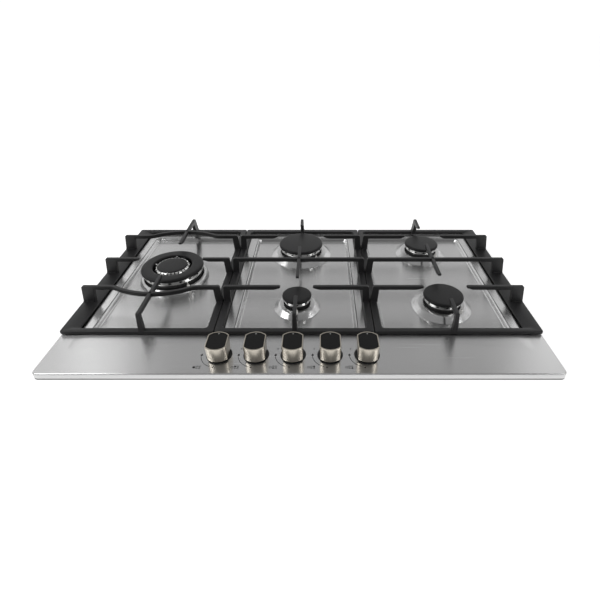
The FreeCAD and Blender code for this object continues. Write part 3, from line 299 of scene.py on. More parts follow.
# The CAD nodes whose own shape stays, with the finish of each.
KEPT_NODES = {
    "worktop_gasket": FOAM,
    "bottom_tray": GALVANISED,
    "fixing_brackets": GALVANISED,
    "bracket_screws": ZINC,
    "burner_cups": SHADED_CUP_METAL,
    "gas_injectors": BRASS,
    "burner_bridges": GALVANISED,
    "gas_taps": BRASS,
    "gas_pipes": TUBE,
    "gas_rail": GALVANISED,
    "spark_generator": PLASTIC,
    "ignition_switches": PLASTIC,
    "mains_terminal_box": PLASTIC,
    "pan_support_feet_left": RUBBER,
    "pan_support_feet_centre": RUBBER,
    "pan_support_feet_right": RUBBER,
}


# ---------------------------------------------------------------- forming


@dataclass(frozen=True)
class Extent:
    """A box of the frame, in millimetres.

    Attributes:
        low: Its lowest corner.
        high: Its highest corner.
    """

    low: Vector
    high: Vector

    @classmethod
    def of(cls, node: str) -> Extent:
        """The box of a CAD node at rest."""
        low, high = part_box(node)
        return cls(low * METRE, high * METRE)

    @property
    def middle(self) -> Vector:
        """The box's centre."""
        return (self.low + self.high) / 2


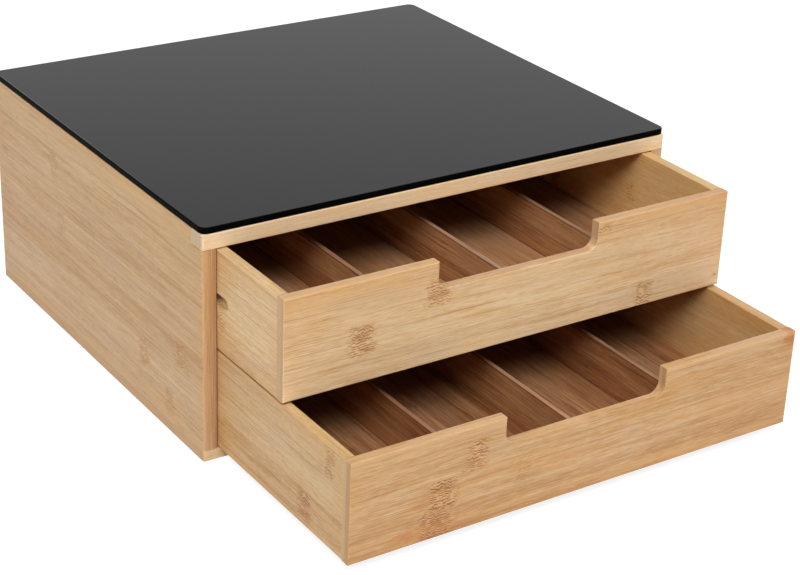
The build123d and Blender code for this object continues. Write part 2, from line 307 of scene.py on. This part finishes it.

- [TASK]: Print every record above exactly as written.

- [SOLUTION FOR THIS TASK]:
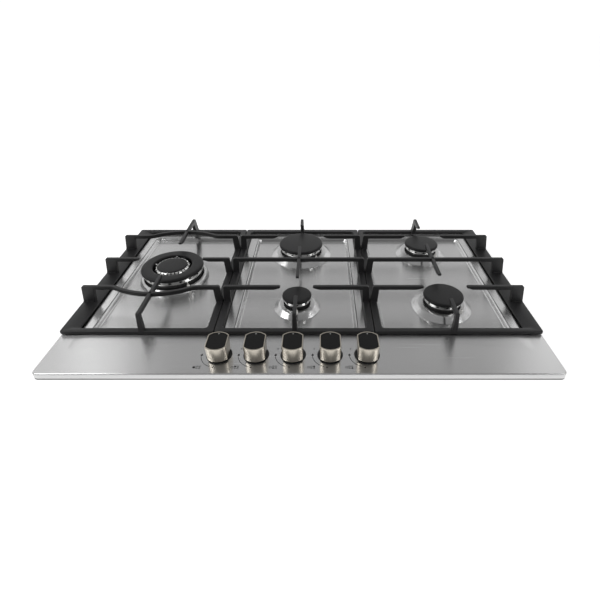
The FreeCAD and Blender code for this object continues. Write part 3, from line 299 of scene.py on. More parts follow.
# The CAD nodes whose own shape stays, with the finish of each.
KEPT_NODES = {
    "worktop_gasket": FOAM,
    "bottom_tray": GALVANISED,
    "fixing_brackets": GALVANISED,
    "bracket_screws": ZINC,
    "burner_cups": SHADED_CUP_METAL,
    "gas_injectors": BRASS,
    "burner_bridges": GALVANISED,
    "gas_taps": BRASS,
    "gas_pipes": TUBE,
    "gas_rail": GALVANISED,
    "spark_generator": PLASTIC,
    "ignition_switches": PLASTIC,
    "mains_terminal_box": PLASTIC,
    "pan_support_feet_left": RUBBER,
    "pan_support_feet_centre": RUBBER,
    "pan_support_feet_right": RUBBER,
}


# ---------------------------------------------------------------- forming


@dataclass(frozen=True)
class Extent:
    """A box of the frame, in millimetres.

    Attributes:
        low: Its lowest corner.
        high: Its highest corner.
    """

    low: Vector
    high: Vector

    @classmethod
    def of(cls, node: str) -> Extent:
        """The box of a CAD node at rest."""
        low, high = part_box(node)
        return cls(low * METRE, high * METRE)

    @property
    def middle(self) -> Vector:
        """The box's centre."""
        return (self.low + self.high) / 2


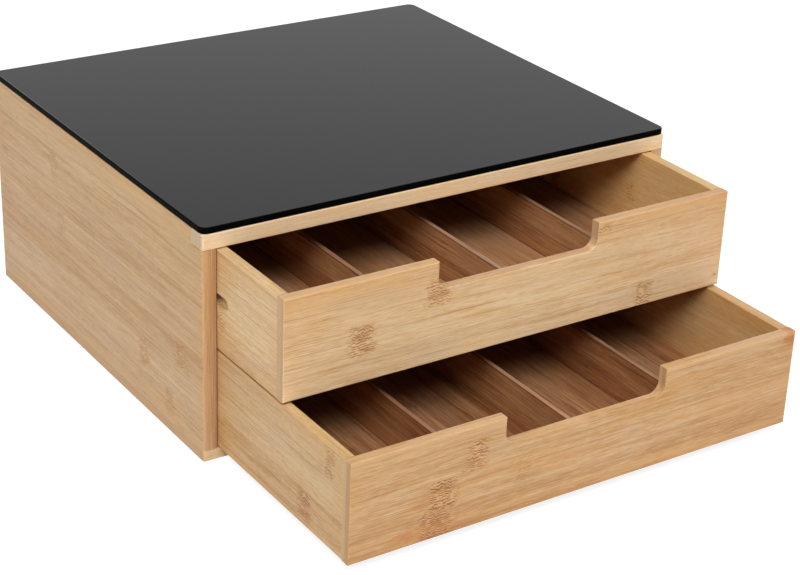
The build123d and Blender code for this object continues. Write part 2, from line 307 of scene.py on. This part finishes it.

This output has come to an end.